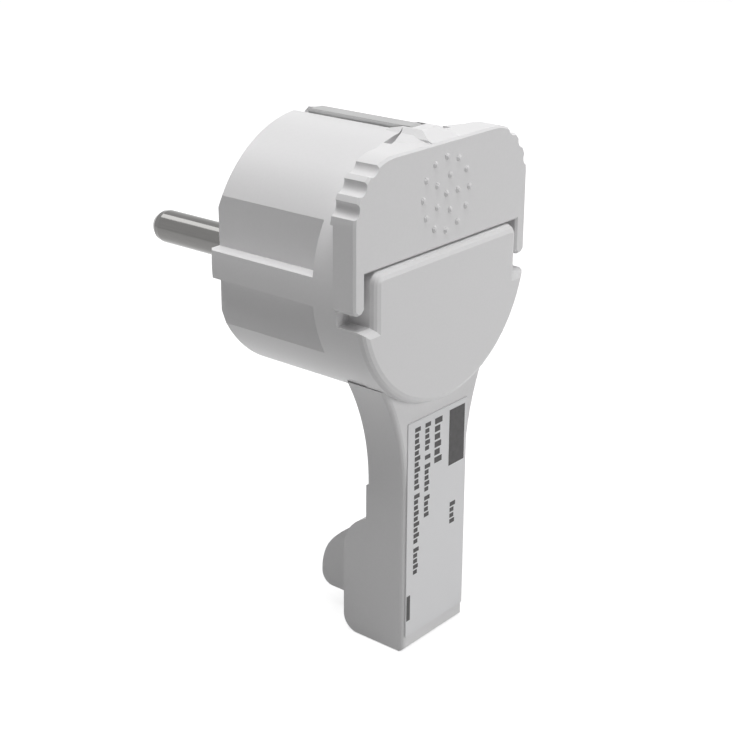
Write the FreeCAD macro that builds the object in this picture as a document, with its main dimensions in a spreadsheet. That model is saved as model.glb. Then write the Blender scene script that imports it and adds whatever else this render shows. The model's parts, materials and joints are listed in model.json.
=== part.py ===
import FreeCAD, Part
import math
import os

import Sketcher
from FreeCAD import Placement, Rotation, Vector

# Earthed 16 A mains plug with a pull handle. X is the width, +Y points along the pins, +Z is up.
# The origin is the middle of the contact face, and a depth is measured from it towards the handle, along -Y.
# All lengths are in millimetres and all angles in degrees.

DRIVING_SIZES = {
    # Round nose that goes into the socket
    "nose_radius": 18.4,
    "front_wall": 3.0,
    "side_wall": 2.2,
    "nose_edge_bevel": 0.8,
    # Guide flats and ribs on both sides of the nose
    "flat_inset": 2.4,
    "flat_wall": 1.6,
    "rib_half_height": 1.95,
    "guide_wall": 3.8,
    # Rear plate with its two legs, its ribbed corners and its grip dots
    "plate_front_depth": 22.8,
    "plate_thickness": 3.6,
    "plate_overhang": 0.3,
    "crest_drop": 0.75,
    "corner_radius": 8.0,
    "leg_thickness": 2.1,
    "leg_bottom": -1.85,
    "window_top": 3.4,
    "flare_length": 2.4,
    "flare_rise": 4.2,
    "flare_knee_run": 1.7,
    "flare_knee_rise": 1.6,
    "plate_bevel": 0.3,
    "leg_corner": 0.6,
    "groove_radius": 1.2,
    "groove_lift": 0.5,
    "groove_first_angle": 16.0,
    "groove_pitch_angle": 21.0,
    "dot_radius": 0.5,
    "dot_height": 0.32,
    "dot_bevel": 0.26,
    "dot_centre_height": 10.55,
    "outer_dot_ring": 5.0,
    "outer_dots_start": 90.0,
    "inner_dot_ring": 2.5,
    "inner_dots_start": 73.0,
    # Crown over the end of the earth strap, with a notch on each side
    "crown_angle": 36.0,
    "ridge_half_width": 1.8,
    "ridge_slope_run": 1.1,
    "ridge_slope_drop": 0.95,
    "ridge_lead": 2.3,
    "ridge_ramp": 2.1,
    "ridge_fall": 2.6,
    "notch_inside": 1.8,
    "notch_outside": 6.4,
    "notch_length": 1.7,
    "notch_drop": 0.8,
    # Neck and tongue, the front half of the handle
    "neck_overlap": 4.0,
    "neck_bevel": 0.5,
    "tongue_end": -31.6,
    "tongue_thickness": 4.0,
    "tongue_slope": 2.3,
    "seam_bend": -23.0,
    # Handle
    "handle_half_width": 7.2,
    "handle_backing": 2.9,
    "handle_end": -56.2,
    "handle_wall": 1.3,
    "handle_rim": 0.5,
    "handle_rim_corner": 0.2,
    "flare_radius": 34.0,
    "flare_start": -31.5,
    # Deeper block at the end of the handle, with the cable inlet
    "block_step": 4.2,
    "block_wall": 1.8,
    "block_shoulder_radius": 6.5,
    "block_shoulder": -43.0,
    "block_corner_radius": 2.5,
    "cable_radius": 3.5,
    "cable_inset": 4.9,
    "inlet_wall": 4.0,
    # Foot that carries the cord grip screw
    "foot_half_width": 4.0,
    "foot_length": 7.0,
    "foot_arch": -46.0,
    "foot_nose_radius": 8.8,
    "foot_nose": -50.0,
    "foot_bottom": -52.4,
    "foot_toe_radius": 2.0,
    # Cover disc
    "disc_overhang": 0.1,
    "disc_thickness": 4.5,
    "disc_rim": 0.75,
    "disc_rim_corner": 0.3,
    "tab_inset": 2.8,
    "tab_top": 3.25,
    "tab_corner_radius": 1.5,
    "shoulder_height": -4.0,
    "cover_wall": 1.9,
    # Pins
    "pin_radius": 2.4,
    "pin_length": 19.0,
    "pin_offset": 9.5,
    "pin_tip_flat": 1.0,
    "pin_tip_turn": 22.0,
    "pin_neck_radius": 2.1,
    "pin_neck_length": 0.3,
    "collar_length": 1.9,
    "terminal_inset": 1.05,
    "terminal_height": 8.0,
    "terminal_length": 10.6,
    "wire_hole_radius": 1.7,
    "wire_hole_offset": 6.6,
    # Insulating carrier around the terminals
    "carrier_half_height": 5.5,
    "carrier_thickness": 3.0,
    "carrier_ring_radius": 5.8,
    # Earth strap and socket
    "strap_half_width": 1.15,
    "strap_side_gap": 0.4,
    "strap_thickness": 1.0,
    "strap_proud": 0.5,
    "strap_front_depth": 3.2,
    "strap_hook": 1.9,
    "strap_round": 0.5,
    "strap_bend_round": 0.8,
    "web_room": 2.2,
    "web_half_width": 4.5,
    "web_top_gap": 1.7,
    "web_bottom": -12.5,
    "lower_entry_gap": 1.2,
    "earth_inset": 8.4,
    "earth_bore_radius": 2.45,
    "earth_sleeve_radius": 3.2,
    "earth_sleeve_floor": 1.0,
    "earth_sleeve_proud": 0.3,
    # Screws, nuts and plates
    "terminal_screw_radius": 1.6,
    "terminal_screw_lift": 2.0,
    "terminal_tip_gap": 0.8,
    "terminal_head_radius": 2.9,
    "terminal_head_height": 2.0,
    "earth_screw_lift": 8.0,
    "earth_screw_radius": 1.5,
    "earth_head_radius": 2.3,
    "earth_head_height": 1.6,
    "earth_nut_half": 2.6,
    "earth_nut_thickness": 2.0,
    "clamp_plate_half": 3.2,
    "clamp_plate_thickness": 0.8,
    "centre_screw_inset": 6.7,
    "centre_screw_radius": 1.5,
    "centre_head_radius": 2.8,
    "centre_head_height": 1.8,
    "centre_head_sink": 0.6,
    "column_radius": 4.0,
    "boss_radius": 4.6,
    "boss_root": 0.5,
    "centre_nut_half": 2.75,
    "centre_nut_thickness": 2.4,
    "handle_screw_height": -27.0,
    "handle_screw_radius": 0.9,
    "handle_head_radius": 1.8,
    "handle_head_height": 1.0,
    "handle_head_sink": 0.1,
    "handle_column_radius": 2.4,
    "handle_joint_lift": 2.1,
    "handle_nut_half": 1.5,
    "handle_nut_thickness": 1.4,
    "grip_screw_height": -48.4,
    "grip_screw_radius": 1.5,
    "grip_head_radius": 2.2,
    "grip_head_height": 2.0,
    "grip_head_sink": 2.0,
    "grip_nut_half": 2.5,
    "grip_nut_thickness": 2.6,
    "grip_pad_half_height": 3.4,
    "grip_pad_thickness": 1.9,
    "screw_end": 0.5,
    "slot_width": 0.9,
    "slot_depth": 0.9,
    # Sticker on the handle
    "label_half_width": 6.7,
    "label_top": -20.6,
    "label_bottom": -53.8,
    "label_thickness": 0.15,
    # Fits
    "fit_clearance": 0.1,
    "seam_gap": 0.05,
}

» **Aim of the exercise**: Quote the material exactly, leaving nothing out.

» **Output for this task**:
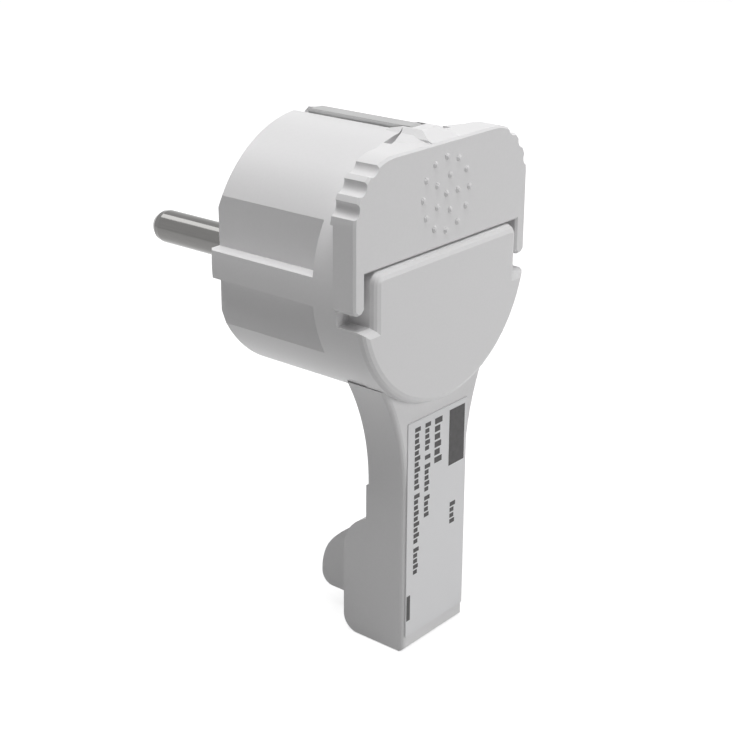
Write the FreeCAD macro that builds the object in this picture as a document, with its main dimensions in a spreadsheet. That model is saved as model.glb. Then write the Blender scene script that imports it and adds whatever else this render shows. The model's parts, materials and joints are listed in model.json.
=== part.py ===
import FreeCAD, Part
import math
import os

import Sketcher
from FreeCAD import Placement, Rotation, Vector

# Earthed 16 A mains plug with a pull handle. X is the width, +Y points along the pins, +Z is up.
# The origin is the middle of the contact face, and a depth is measured from it towards the handle, along -Y.
# All lengths are in millimetres and all angles in degrees.

DRIVING_SIZES = {
    # Round nose that goes into the socket
    "nose_radius": 18.4,
    "front_wall": 3.0,
    "side_wall": 2.2,
    "nose_edge_bevel": 0.8,
    # Guide flats and ribs on both sides of the nose
    "flat_inset": 2.4,
    "flat_wall": 1.6,
    "rib_half_height": 1.95,
    "guide_wall": 3.8,
    # Rear plate with its two legs, its ribbed corners and its grip dots
    "plate_front_depth": 22.8,
    "plate_thickness": 3.6,
    "plate_overhang": 0.3,
    "crest_drop": 0.75,
    "corner_radius": 8.0,
    "leg_thickness": 2.1,
    "leg_bottom": -1.85,
    "window_top": 3.4,
    "flare_length": 2.4,
    "flare_rise": 4.2,
    "flare_knee_run": 1.7,
    "flare_knee_rise": 1.6,
    "plate_bevel": 0.3,
    "leg_corner": 0.6,
    "groove_radius": 1.2,
    "groove_lift": 0.5,
    "groove_first_angle": 16.0,
    "groove_pitch_angle": 21.0,
    "dot_radius": 0.5,
    "dot_height": 0.32,
    "dot_bevel": 0.26,
    "dot_centre_height": 10.55,
    "outer_dot_ring": 5.0,
    "outer_dots_start": 90.0,
    "inner_dot_ring": 2.5,
    "inner_dots_start": 73.0,
    # Crown over the end of the earth strap, with a notch on each side
    "crown_angle": 36.0,
    "ridge_half_width": 1.8,
    "ridge_slope_run": 1.1,
    "ridge_slope_drop": 0.95,
    "ridge_lead": 2.3,
    "ridge_ramp": 2.1,
    "ridge_fall": 2.6,
    "notch_inside": 1.8,
    "notch_outside": 6.4,
    "notch_length": 1.7,
    "notch_drop": 0.8,
    # Neck and tongue, the front half of the handle
    "neck_overlap": 4.0,
    "neck_bevel": 0.5,
    "tongue_end": -31.6,
    "tongue_thickness": 4.0,
    "tongue_slope": 2.3,
    "seam_bend": -23.0,
    # Handle
    "handle_half_width": 7.2,
    "handle_backing": 2.9,
    "handle_end": -56.2,
    "handle_wall": 1.3,
    "handle_rim": 0.5,
    "handle_rim_corner": 0.2,
    "flare_radius": 34.0,
    "flare_start": -31.5,
    # Deeper block at the end of the handle, with the cable inlet
    "block_step": 4.2,
    "block_wall": 1.8,
    "block_shoulder_radius": 6.5,
    "block_shoulder": -43.0,
    "block_corner_radius": 2.5,
    "cable_radius": 3.5,
    "cable_inset": 4.9,
    "inlet_wall": 4.0,
    # Foot that carries the cord grip screw
    "foot_half_width": 4.0,
    "foot_length": 7.0,
    "foot_arch": -46.0,
    "foot_nose_radius": 8.8,
    "foot_nose": -50.0,
    "foot_bottom": -52.4,
    "foot_toe_radius": 2.0,
    # Cover disc
    "disc_overhang": 0.1,
    "disc_thickness": 4.5,
    "disc_rim": 0.75,
    "disc_rim_corner": 0.3,
    "tab_inset": 2.8,
    "tab_top": 3.25,
    "tab_corner_radius": 1.5,
    "shoulder_height": -4.0,
    "cover_wall": 1.9,
    # Pins
    "pin_radius": 2.4,
    "pin_length": 19.0,
    "pin_offset": 9.5,
    "pin_tip_flat": 1.0,
    "pin_tip_turn": 22.0,
    "pin_neck_radius": 2.1,
    "pin_neck_length": 0.3,
    "collar_length": 1.9,
    "terminal_inset": 1.05,
    "terminal_height": 8.0,
    "terminal_length": 10.6,
    "wire_hole_radius": 1.7,
    "wire_hole_offset": 6.6,
    # Insulating carrier around the terminals
    "carrier_half_height": 5.5,
    "carrier_thickness": 3.0,
    "carrier_ring_radius": 5.8,
    # Earth strap and socket
    "strap_half_width": 1.15,
    "strap_side_gap": 0.4,
    "strap_thickness": 1.0,
    "strap_proud": 0.5,
    "strap_front_depth": 3.2,
    "strap_hook": 1.9,
    "strap_round": 0.5,
    "strap_bend_round": 0.8,
    "web_room": 2.2,
    "web_half_width": 4.5,
    "web_top_gap": 1.7,
    "web_bottom": -12.5,
    "lower_entry_gap": 1.2,
    "earth_inset": 8.4,
    "earth_bore_radius": 2.45,
    "earth_sleeve_radius": 3.2,
    "earth_sleeve_floor": 1.0,
    "earth_sleeve_proud": 0.3,
    # Screws, nuts and plates
    "terminal_screw_radius": 1.6,
    "terminal_screw_lift": 2.0,
    "terminal_tip_gap": 0.8,
    "terminal_head_radius": 2.9,
    "terminal_head_height": 2.0,
    "earth_screw_lift": 8.0,
    "earth_screw_radius": 1.5,
    "earth_head_radius": 2.3,
    "earth_head_height": 1.6,
    "earth_nut_half": 2.6,
    "earth_nut_thickness": 2.0,
    "clamp_plate_half": 3.2,
    "clamp_plate_thickness": 0.8,
    "centre_screw_inset": 6.7,
    "centre_screw_radius": 1.5,
    "centre_head_radius": 2.8,
    "centre_head_height": 1.8,
    "centre_head_sink": 0.6,
    "column_radius": 4.0,
    "boss_radius": 4.6,
    "boss_root": 0.5,
    "centre_nut_half": 2.75,
    "centre_nut_thickness": 2.4,
    "handle_screw_height": -27.0,
    "handle_screw_radius": 0.9,
    "handle_head_radius": 1.8,
    "handle_head_height": 1.0,
    "handle_head_sink": 0.1,
    "handle_column_radius": 2.4,
    "handle_joint_lift": 2.1,
    "handle_nut_half": 1.5,
    "handle_nut_thickness": 1.4,
    "grip_screw_height": -48.4,
    "grip_screw_radius": 1.5,
    "grip_head_radius": 2.2,
    "grip_head_height": 2.0,
    "grip_head_sink": 2.0,
    "grip_nut_half": 2.5,
    "grip_nut_thickness": 2.6,
    "grip_pad_half_height": 3.4,
    "grip_pad_thickness": 1.9,
    "screw_end": 0.5,
    "slot_width": 0.9,
    "slot_depth": 0.9,
    # Sticker on the handle
    "label_half_width": 6.7,
    "label_top": -20.6,
    "label_bottom": -53.8,
    "label_thickness": 0.15,
    # Fits
    "fit_clearance": 0.1,
    "seam_gap": 0.05,
}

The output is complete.